- WHAT THE TASK REQUIRES
How many lines in the entries below include the string "part"? Answer with the number only.

- ENTRIES
******

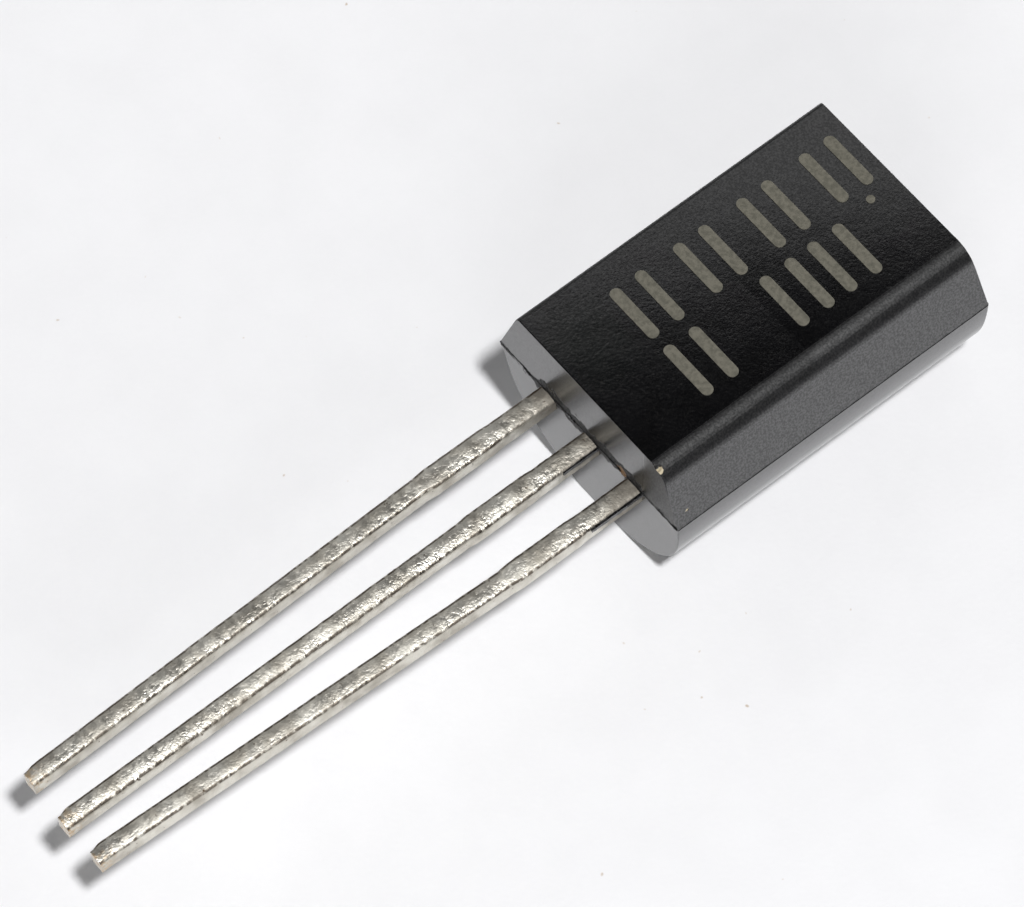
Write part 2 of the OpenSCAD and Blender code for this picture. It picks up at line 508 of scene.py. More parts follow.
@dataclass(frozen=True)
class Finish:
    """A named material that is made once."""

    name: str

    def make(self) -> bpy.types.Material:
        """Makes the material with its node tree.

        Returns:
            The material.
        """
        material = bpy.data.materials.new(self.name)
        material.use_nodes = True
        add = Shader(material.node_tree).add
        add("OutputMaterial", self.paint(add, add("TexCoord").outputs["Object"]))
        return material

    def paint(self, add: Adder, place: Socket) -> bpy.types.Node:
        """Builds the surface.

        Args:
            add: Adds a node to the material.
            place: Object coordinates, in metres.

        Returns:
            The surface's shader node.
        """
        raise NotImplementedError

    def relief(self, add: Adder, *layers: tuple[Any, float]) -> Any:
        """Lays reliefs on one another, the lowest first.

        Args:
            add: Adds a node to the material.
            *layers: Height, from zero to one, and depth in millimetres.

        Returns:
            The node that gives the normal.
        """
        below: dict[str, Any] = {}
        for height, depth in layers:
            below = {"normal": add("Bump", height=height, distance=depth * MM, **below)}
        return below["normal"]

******

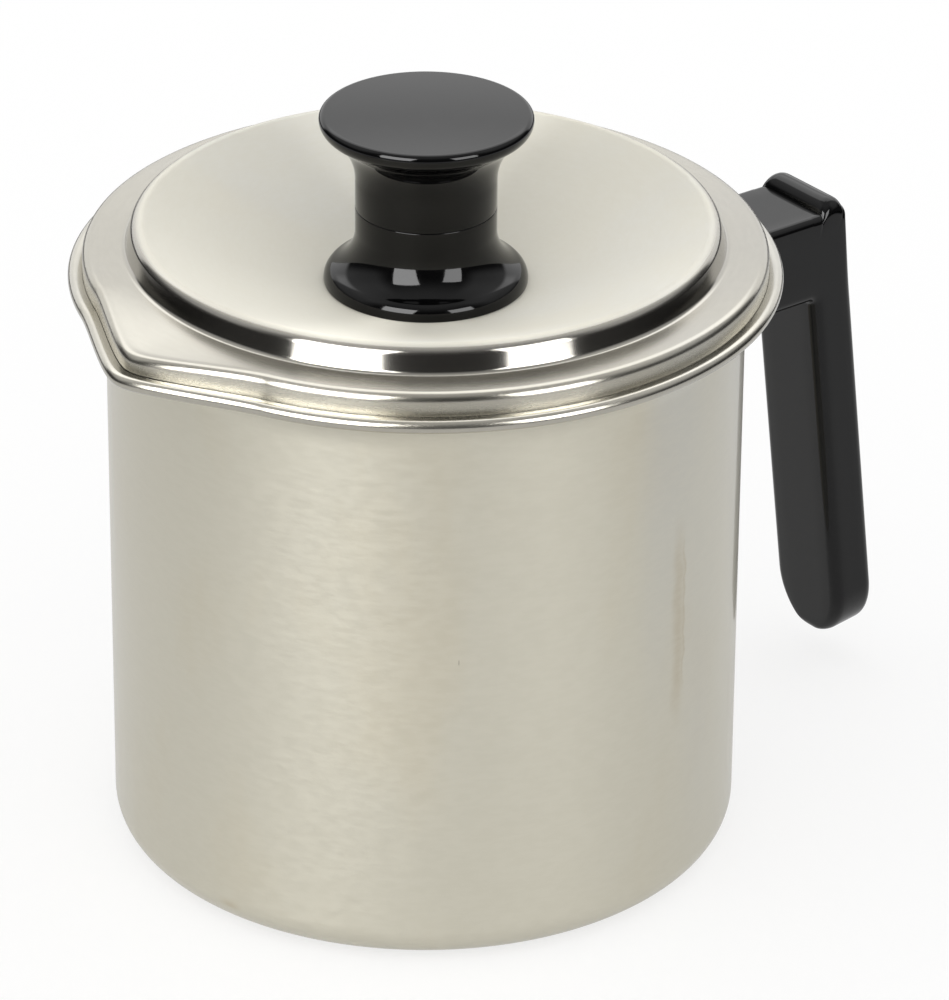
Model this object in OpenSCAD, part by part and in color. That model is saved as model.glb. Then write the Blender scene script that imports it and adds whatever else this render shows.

******

- OUTPUT OF THE EXERCISE
2